Your mind is an amazing thing.

It allows you to read this:

“I cdnuolt blveiee taht I cluod aulaclty uesdnatnrd waht I was rdgnieg. The phaonmneal pweor of the hmuan mnid! Aoccdrnig to a rscheearch at Cmabrigde Uinervtisy, it deosn’t mttaer in waht oredr the ltteers in a wrod are, the olny iprmoatnt tihng is taht the frist and lsat ltteer be in the rghit pclae. The rset can be a taotl mses and you can sitll raed it wouthit a porbelm. Tihs is bcuseae the huamn mnid deos not raed ervey lteter by istlef, but the wrod as a wlohe. Amzanig huh?”

No doubt you’ve seen this or something like it before. One takeaway here: our minds are phenomenal.

I’m not going to pretend to know the complexities of our brains but there’s one thing I’ve observed: What you allow your mind to dwell on will greatly impact your heart.

Psalm 121
1 I lift up my eyes to the mountains—
where does my help come from?

The phrase, “I lift up my eyes,” was a common expression in Hebrew Scriptures. And it doesn’t just refer to your physical eyes. It was kind of the Hebrew way of expressing one of the greatest of human freedoms we have—the freedom to decide where you will place your mind. It’s the freedom to focus your attention.

You can choose to focus on suffering and loss and become cynical, or focus on grace and love and become grateful.

Let me give you an example from my own life. I recently noticed a pattern of my mind. I was continually focusing on judgmental Christians. I was focusing on a group of people that I think lack the grace and mercy God has called us to have for others. I focused on them to the point that it started to raise a lot of questions for me. Is the church greatly flawed? Why does the movement of Christianity tend to produce people who start with grace but quickly move on to keeping score and judging others to make themselves feel better about themselves?

But then I started to lift my eyes. I started to focus my mind, not on people, but on God. And instead of focusing on judgment, the more I focused on God, the more I focused on His grace and His love. This also brought up a series of questions for me, but they were much different questions. The questions were more like, “why would an all powerful, holy God, ever flood me with a love I clearly don’t deserve? Why would this God be so for my future when I mishandled my past?”

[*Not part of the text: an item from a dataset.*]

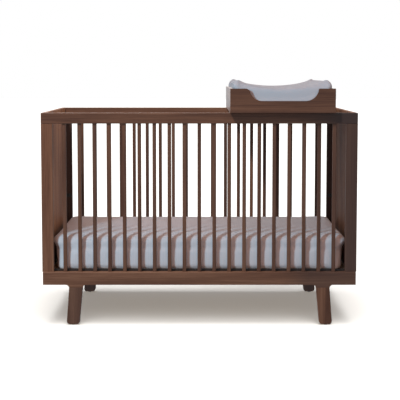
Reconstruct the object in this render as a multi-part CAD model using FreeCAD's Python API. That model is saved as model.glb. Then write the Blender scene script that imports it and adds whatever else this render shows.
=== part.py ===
import FreeCAD, Part
import math
import os

# Baby crib with slatted front and rear frames, solid end panels, splayed legs, a height-adjustable
# mattress support, a mattress, and a lift-off changing tray with its contour pad.
# Millimetres. +X runs along the crib, +Y from front to rear, +Z up.
# The origin is on the floor under the middle of the crib.

V = FreeCAD.Vector
UNIT = {"x": V(1, 0, 0), "y": V(0, 1, 0), "z": V(0, 0, 1)}

# Overall crib
crib_length = 1366.0
crib_depth = 743.0
rail_height = 924.0
edge_radius = 2.5
seat_gap = 0.3

# Front and rear frames
frame_thickness = 22.0
top_rail_height = 46.5
bottom_rail_height = 56.5
bottom_rail_thickness = 28.0
bottom_rail_inset = 2.5
post_width = 50.0
panel_thickness = 18.0

# Slats, with a stub tenon at each end in a mortise of the rail
slat_count = 19
slat_width = 16.0
slat_thickness = 14.0
slat_end_gap = 41.8
tenon_shoulder = 2.0
tenon_length = 12.0
tenon_clearance = 0.2

# Legs
leg_length = 164.5
leg_inset = 146.0
leg_top_width = 59.0
leg_foot_width = 56.0
leg_splay_degrees = 4.9
leg_corner_radius = 14.0
leg_edge_radius = 3.0
stub_drop = 12.0
cove_radius = 15.4
leg_bolt_radius = 4.0
leg_bolt_in_leg = 34.0
leg_bolt_in_rail = 30.0
glide_radius = 9.0
glide_thickness = 2.5
glide_pin_radius = 1.5
glide_pin_length = 12.0

# Dowels, brackets and screws that join the frames to each other and to the end panels
dowel_radius = 4.0
dowel_half_length = 18.0
dowel_clearance = 0.1
panel_dowel_in_post = 12.0
bracket_flange = 26.0
bracket_thickness = 2.0
bracket_height = 16.0
bracket_gap = 2.0
bracket_top_drop = 27.0
bracket_screw_place = 15.0
screw_radius = 2.0
screw_length = 13.0
screw_head_radius = 4.0
screw_head_height = 2.4

# Mattress support: a steel angle frame with wooden slats, hung on four bolts
support_above_rail = 4.7
support_side_gap = 3.0
angle_flange = 25.0
angle_thickness = 2.5
support_lip = 4.6
support_slat_count = 12
support_slat_width = 60.0
support_slat_thickness = 10.0
support_slat_end_gap = 10.0
support_screw_inset = 13.0
height_step = 120.0
height_count = 3
hook_bolt_place = 90.0
hook_bolt_below_flange = 12.0
hook_bolt_radius = 3.0
hook_bolt_depth = 15.0
hook_head_radius = 7.0
hook_head_thickness = 4.0
insert_radius = 5.0
insert_length = 14.0

# Mattress and its fitted sheet
mattress_end_gap = 17.0
mattress_side_gap = 8.5
mattress_thickness = 146.0
mattress_corner_radius = 36.0
mattress_edge_radius = 26.0
mattress_bottom_radius = 12.0
sheet_thickness = 0.8
sheet_hem = 70.0

# Changing tray
tray_length = 452.0
tray_end_inset = 98.5
tray_overhang = 22.0
tray_board_height = 104.0
tray_board_thickness = 15.0
tray_bottom_thickness = 9.0
tray_rebate = 5.0
scoop_depth = 53.0
scoop_radius = 56.0
scoop_left_ear = 82.0
scoop_right_ear = 72.0
scoop_left_shoulder = 20.0
scoop_right_shoulder = 4.0
cleat_width = 18.0
cleat_height = 30.0
cleat_side_gap = 2.0
cleat_end_gap = 20.0
cleat_screw_inset = 40.0
tray_dowel_radius = 3.0
tray_dowel_cover = 6.0
tray_dowel_rise = 21.0
tray_dowel_spacing = 47.0

# Contour changing pad
pad_clearance = 3.0
pad_middle_thickness = 101.0
pad_side_thickness = 132.0
pad_straight_side = 94.0
pad_bulge = 5.0
pad_ridge_inset = 20.0
pad_corner_radius = 12.0
pad_end_radius = 45.0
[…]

You see, by refocusing my mind, it still brought up questions, but they were different questions. And these different questions didn’t lead to overbearing cynicism— they led to overwhelming gratitude.

This is an amazing human freedom. We get to choose what we focus on!!

You can focus your attention on other people’s judgment…or on God’s grace.

You can focus your attention on that relationship that feels like it’s falling apart and the feeling that you’re going to be all alone…or on God’s promise that He’ll never leave you or forsake you.

You can focus your attention on Twitter, Instagram, Facebook, Snapchat, and whatever else that seduces you into comparison…or allow your mind to rest in the quiet places where your Creator reminds you of the uniqueness in which He’s made you.

And yes, it can be very difficult amidst tough circumstances. Some days, it feels like hope is just a thing of the past. But what you allow yourself to focus on is still in your control. It’s your choice.

What you choose to allow your mind to settle in will directly impact and shape that heart of yours.